L'incipit del romanzo non mi ha grandemente colpita: ci fa entrare immediatamente in un'ambientazione che, inizialmente, può spaesare perché non è quella che ci aspetteremmo e introduce il personaggio di Poirot senza troppi fuochi d'artificio. Sicuramente se lo stile dell'autrice mi avesse colpita di più, sarei riuscita ad apprezzarlo maggiormente.

L'idea di partenza, come anche quella di Dieci Piccoli Indiani, la trovavo molto interessante ed intelligente: una quindicina di persone bloccate sullo stesso treno e un assassinio! Cosa si potrebbe chiedere di più? La trama, perciò, mi ha da subito trovata favorevole e pronta ad entusiasmarmi per la risoluzione del caso.

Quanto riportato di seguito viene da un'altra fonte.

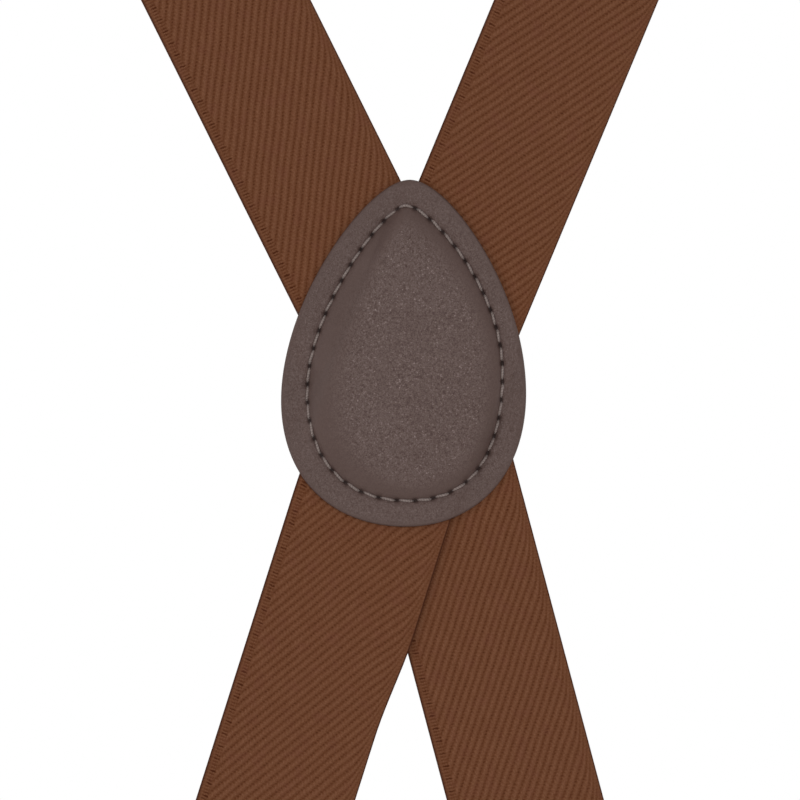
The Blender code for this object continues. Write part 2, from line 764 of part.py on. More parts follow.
def make_slider_lever(name, pivot):
    """Front plate on a barrel, whose lobe nips the strap against the back plate."""
    inner_half = STRAP_WIDTH / 2 + CHEEK_GAP - FINE_GAP
    block_inset = 0.5 * MM
    block_half = inner_half - block_inset
    lobe = SLIDER_PIN_Y - STRAP_THICK / 2 - FINE_GAP
    lobe_half = 0.7 * MM
    barrel = SLIDER_BARREL
    shoulder = 0.7 * barrel
    web = SLIDER_COVER_Y + 0.5 * MM
    web_half = barrel - WEB_INSET
    profile = rounded(
        [
            (-lobe, -lobe_half, 0.5 * MM), (-shoulder, -barrel, 0.8 * MM),
            (web, -web_half, 0.2 * MM), (web, web_half, 0.2 * MM),
            (-shoulder, barrel, 0.8 * MM), (-lobe, lobe_half, 0.5 * MM),
        ],
        0.5 * MM, 3,
    )
    bore = circle((0, 0), SLIDER_PIN_RADIUS + RUNNING_GAP)
    block = plate(f"{name}_block", [profile, bore], 2 * block_half, axes_yz(0))
    # The plate widens over the cheeks only below the part that turns in between them.
    half = STRAP_WIDTH / 2 + CHEEK_GAP + SHEET_THICK
    bottom = -SLIDER_PIN_Z - SLIDER_HALF_HEIGHT
    step = -SLIDER_STEP
    ledge = step - 0.7 * MM
    outline = rounded(
        [
            (inner_half, barrel), (inner_half, step, 0.3 * MM), (half, ledge, 0.3 * MM),
            (half, bottom, 3 * MM), (-half, bottom, 3 * MM), (-half, ledge, 0.3 * MM),
            (-inner_half, step, 0.3 * MM), (-inner_half, barrel),
        ],
        1.0 * MM, 4,
    )
    mesh = plate(name, [outline], SHEET_THICK, axes_xz(SLIDER_COVER_Y + SHEET_THICK / 2))
    body = add_object(name, mesh, "nickel", pivot)
    combine(body, add_guide(f"{name}_block", block, pivot), "UNION")
    round_edges(body)


def make_slider(name, matrix):
    frame = add_frame(f"{name}_frame_axes", matrix)
    pivot = add_frame(
        f"{name}_pin_frame", Matrix.Translation((0, SLIDER_PIN_Y, SLIDER_PIN_Z)), frame)
    make_slider_frame(f"{name}_frame", frame)
    make_slider_lever(f"{name}_lever", pivot)
    rivet(
        f"{name}_pin", "steel", SLIDER_PIN_RADIUS,
        STRAP_WIDTH / 2 + CHEEK_GAP + SHEET_THICK + FINE_GAP, 1.5 * MM, 0.5 * MM, pivot)
    return frame


# ---------------------------------------------------------------- the whole object

clear_scene()
PARTS = new_collection("suspenders")
CUTTERS = new_collection("cutters")
MATERIALS = {name: make_material(name) for name in COLOURS}

make_patch()
for strap_name, strap in STRAPS.items():
    # The left strap's tail crosses over to the right hip, and the right strap's to the left.
    hip = "right" if strap_name == "left" else "left"
    make_back_and_shoulder(f"{strap_name}_strap_back", strap)
    tail_axes = make_clip(f"back_{hip}_clip", tail_frame(strap))
    make_tail(f"{strap_name}_strap_tail", tail_axes)
    clip_axes = make_clip(
        f"front_{strap_name}_clip", front_frame(strap, FRONT_CLIP_Z, -LOOP_RADIUS))
    make_front(strap_name, strap, clip_axes)
    slider_axes = make_slider(f"{strap_name}_slider", front_frame(strap, SLIDER_Z, 0))
    make_slider_tab(f"{strap_name}_slider_tab", slider_axes)
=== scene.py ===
"""Looks of the crossed-back suspenders: woven straps, stitched leather patch, clips and sliders.

Metres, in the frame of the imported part: +Z up, the wearer faces +Y, the leather patch is at -Y.
"""

import json
import math
import random

import bmesh
import bpy
import numpy as np
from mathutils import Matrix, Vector


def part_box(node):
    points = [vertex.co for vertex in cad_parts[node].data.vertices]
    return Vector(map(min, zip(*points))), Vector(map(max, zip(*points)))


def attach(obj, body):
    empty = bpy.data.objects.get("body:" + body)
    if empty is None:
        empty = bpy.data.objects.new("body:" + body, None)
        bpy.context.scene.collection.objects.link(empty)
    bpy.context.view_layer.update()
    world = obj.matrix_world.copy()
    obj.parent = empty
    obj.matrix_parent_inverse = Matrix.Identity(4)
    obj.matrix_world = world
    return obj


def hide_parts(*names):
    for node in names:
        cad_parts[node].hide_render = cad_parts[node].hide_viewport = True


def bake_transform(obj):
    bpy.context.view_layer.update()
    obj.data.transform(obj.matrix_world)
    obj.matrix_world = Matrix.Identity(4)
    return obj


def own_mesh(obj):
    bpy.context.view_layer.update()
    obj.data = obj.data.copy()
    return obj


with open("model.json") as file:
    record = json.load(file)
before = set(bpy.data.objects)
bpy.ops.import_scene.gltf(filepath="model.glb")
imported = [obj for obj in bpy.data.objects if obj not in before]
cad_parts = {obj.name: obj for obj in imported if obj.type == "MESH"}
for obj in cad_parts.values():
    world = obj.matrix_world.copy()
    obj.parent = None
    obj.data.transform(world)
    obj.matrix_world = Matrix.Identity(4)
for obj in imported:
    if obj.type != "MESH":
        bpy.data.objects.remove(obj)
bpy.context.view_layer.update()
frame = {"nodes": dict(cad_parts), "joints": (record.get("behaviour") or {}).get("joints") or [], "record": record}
MM = 0.001

# ---- sizes, from the frame


def joint(name):
    return next(j for j in frame["joints"] if j["name"] == name)


def joint_place(name):
    return Vector(joint(name)["pos_m"])


def box_size(node):
    low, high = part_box(node)
    return high - low


STRAP_WIDTH = box_size("left_strap_return").x
STRAP_THICK = box_size("left_strap_return").y
FINE_GAP = 0.3 * MM
LAYER_PITCH = STRAP_THICK + FINE_GAP
LEATHER_THICK = box_size("patch_outer_leather").y
LINING_TOP = -STRAP_THICK / 2 - FINE_GAP  # all heights are from the lower layer's middle
LOOP_RADIUS = 2.35 * MM  # middle of the webbing where it wraps a bar
FLARE_LENGTH = 9 * MM  # over this the two layers spread apart to clear a bar
TAB_LENGTH = 30 * MM  # webbing sewn back on itself past a bar
SHOULDER_RADIUS = 100 * MM
BEND_LENGTH = 24 * MM  # each strap turns inside its own plane along this much
TAIL_LENGTH = 215 * MM  # crossing to the rear clip's bar
X_AXIS = Vector((1, 0, 0))
Y_AXIS = Vector((0, 1, 0))
Z_AXIS = Vector((0, 0, 1))

# The patch's outline and its stitch line are closed curves of four anchors, clockwise from the
# top: each anchor is x and z from the crossing, then its handle's length in and out.
PATCH_OUTLINE = [
    ((-1.4, 50.0), 10.2, 10.2), ((27.8, -3.4), 25.3, 19.9),
    ((-2.3, -36.6), 18.0, 18.0), ((-33.5, -5.1), 19.9, 25.3),
]
PATCH_STITCHES = [
    ((-2.2, 43.5), 5.4, 5.4), ((21.8, 2.0), 21.2, 21.2),
    ((-1.6, -30.1), 15.4, 15.4), ((-26.9, -3.0), 17.7, 20.3),
]
patch_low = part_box("patch_outer_leather")[0]
CROSSING = Vector((
    patch_low.x - PATCH_OUTLINE[3][0][0] * MM, 0, patch_low.z - PATCH_OUTLINE[2][0][1] * MM))

# lean_up and lean_down are a strap's angles from the vertical; corner is where the middles of
# its two straight runs would meet, x and z from the crossing.
STRAPS = {
    "left": {
        "side": -1, "lean_up": math.radians(26.5), "lean_down": math.radians(14.9),
        "corner": (-0.8 * MM, 1.7 * MM), "out": 0, "hip": "right",
    },
    "right": {
        "side": 1, "lean_up": math.radians(22.6), "lean_down": math.radians(17.6),
        "corner": (-9.2 * MM, -24 * MM), "out": LAYER_PITCH, "hip": "left",
    },
}


def smooth(value, low, high):
    """0 below low, 1 above high, smooth between; for numbers and for arrays."""
    t = np.clip((value - low) / (high - low), 0, 1)
    return t * t * (3 - 2 * t)


# ---- camera, light and floor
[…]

Purtroppo, lo svolgimento non ha soddisfatto del tutto la mia curiosità: alcuni aspetti, quali gli interrogatori e gli appunti di Poirot mi sono piaciuti molto, altri che non posso anticipare perché si ricollegano al finale, invece, mi hanno fatto, da subito, storcere il naso: era impossibile che introducendoli la conclusione non fosse deludente.

E, difatti, ciò che ho apprezzato meno di questo romanzo è stato proprio il finale: strutturato e credibile per quanto riguarda le prove riportate nel testo ma, veramente triste per chi legge un giallo per riuscire a raggiungere alla soluzione del caso grazie agli indizi raccolti. Ho trovato che, sia in questo libro che in Dieci Piccoli Indiani gli escamotage inseriti dall'autrice per risolvere il caso fossero troppo un deus ex machina: certo, vengono spiegati bene, ma perché scrivere una trama intricata solo per farla concludere in un modo che non poteva essere pensato perché non attinente a ciò che viene raccontato al lettore? Ho letto che questo viene considerato un pregio della scrittrice: a molti lettori piace scoprire un finale che non avrebbero mai potuto indovinare, ma colpi del genere io li prediligo in un thriller, in un giallo preferisco che sia l'intuizione a prevalere.

La struttura mi è piaciuta: all'inizio di ogni capitolo ci viene detto chi sarà l'interrogato o l'evento rilevante. Anche la coesione degli elementi è ben collegata; per quanto non abbia apprezzato lo sviluppo della trama, esso non è campato per aria e ben costruito.